Steven Bellery, journaliste chroniqueur culture dans Laissez-Vous Tenter sur RTL France et journaliste à PureCharts, a récemment interviewé Martin Solveig…

Vous êtes l’un des producteurs et compositeurs du prochain album de Madonna « MDNA » attendu le 26 mars dans les bacs. Comment cette collaboration a-t-elle commencé ?
MARTIN SOLVEIG : J’ai reçu un coup de fil de son manager, ici, à mon studio. Il m’a appelé avec beaucoup de simplicité. Tous les premiers contacts se sont faits dans la simplicité. Ça m’a plutôt surpris. Madonna n’est pas quelqu’un qui met des niveaux de hiérarchisations pas possible dans ses équipes. Elle a une toute petite équipe de quelques personnes qui sont toujours avec elle et avec qui on a une communication très simple. On s’est rencontré. On a parlé de musique, de cinéma aussi. On s’est rendu compte qu’on avait une lecture assez proche de la chanson, de la pop, de plein de choses. Ça s’est fait très très vite et dans un climat assez génial…

Je crois que tout a commencé grâce à votre titre « Hello » issu de votre dernier album « Smash » paru en juin dernier. Le titre a cartonné aux États-Unis…
MARTIN SOLVEIG : Madonna m’a connu grâce à ce titre oui… Elle a écouté mes albums et elle a préféré d’autres titres comme « Sunday » ou « Boys And Girls » qui a été une des influences de « Give Me All Your Luvin ». Elle m’a dit « Ah j’aimerais bien que tu me fasses un truc un peu comme ça. » Elle voulait quelque chose qu’elle appelle « surf », un peu Beach Boys électronique, elle aime bien cette idée.

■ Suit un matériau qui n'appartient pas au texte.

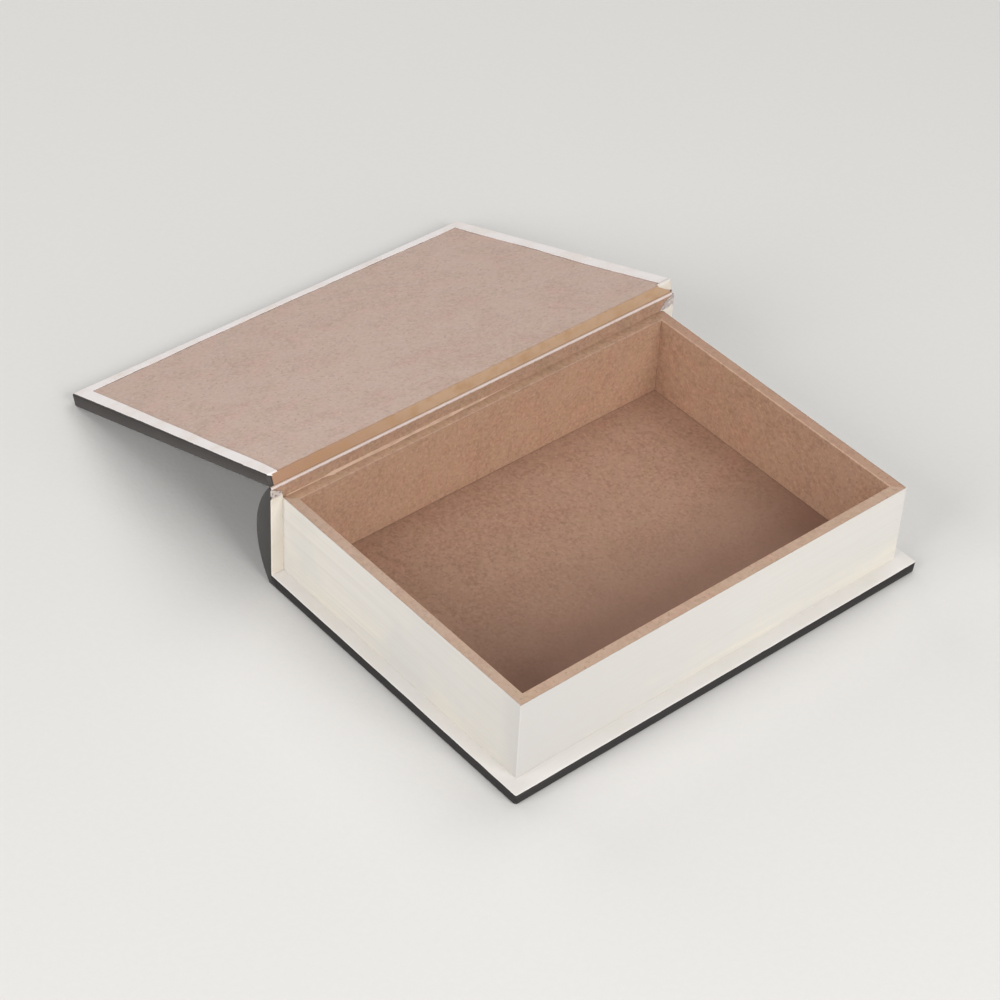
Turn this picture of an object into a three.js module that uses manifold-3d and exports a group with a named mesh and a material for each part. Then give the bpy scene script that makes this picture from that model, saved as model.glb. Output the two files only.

Au début, Madonna vous avait embauché pour un seul titre, le premier single…
MARTIN SOLVEIG : Eh oui. Je sais qu’on a été quelques dizaines de producteurs à être consultés. Madonna voulait travailler avec deux ou trois personnes pour garder quand même une cohérence globale à l’album. Avec moi, le courant est passé et j’ai eu la chance de pouvoir démarrer très vite. Et, en studio, tout s’est hyper bien passé et du coup on a pu faire six titres, un peu moins de la moitié de l’album qui compte quinze morceaux.

Est-ce que ça été compliqué pour vous de dépasser le fait que vous collaboriez avec une icône de la pop-music ?
MARTIN SOLVEIG : Je me suis rendu compte avec le recul, que ce qui m’impressionnait le plus avec Madonna ce n’était pas l’icône des années 80 mais plus sa faculté à tenir dans le temps, à traverser trois décennies, et à être toujours aussi présente et à exister vraiment. Je dois dire que mes morceaux préférés de toute la discographie de Madonna sont ceux de Mirwais et de Stuart Price. Ce sont des morceaux des années 2000. Même si j’ai adoré « Ray Of Light » produit par William Orbit…

Vous vous êtes croisés d’ailleurs avec William Orbit ?
MARTIN SOLVEIG : Ça été une rencontre assez dingue. On a vraiment rigolé en studio. On a bossé ensemble pendant un moment. Lui dans son studio. Moi dans le mien mais dans le même bâtiment. Madonna passait d’une salle à l’autre. On a pas mal échangé. On est assez opposé William et moi. Dans tout… William est anglais, je suis français. Il est grand, je suis petit. Il est très bordélique, je suis plutôt organisé. Madonna prenait le contre-pied de son producteur. Elle était super-douce avec lui. Avec moi, elle était plutôt dure et rentre-dedans. C’est quelqu’un qui pousse les gens et je pense qu’elle leur permet de donner le meilleur.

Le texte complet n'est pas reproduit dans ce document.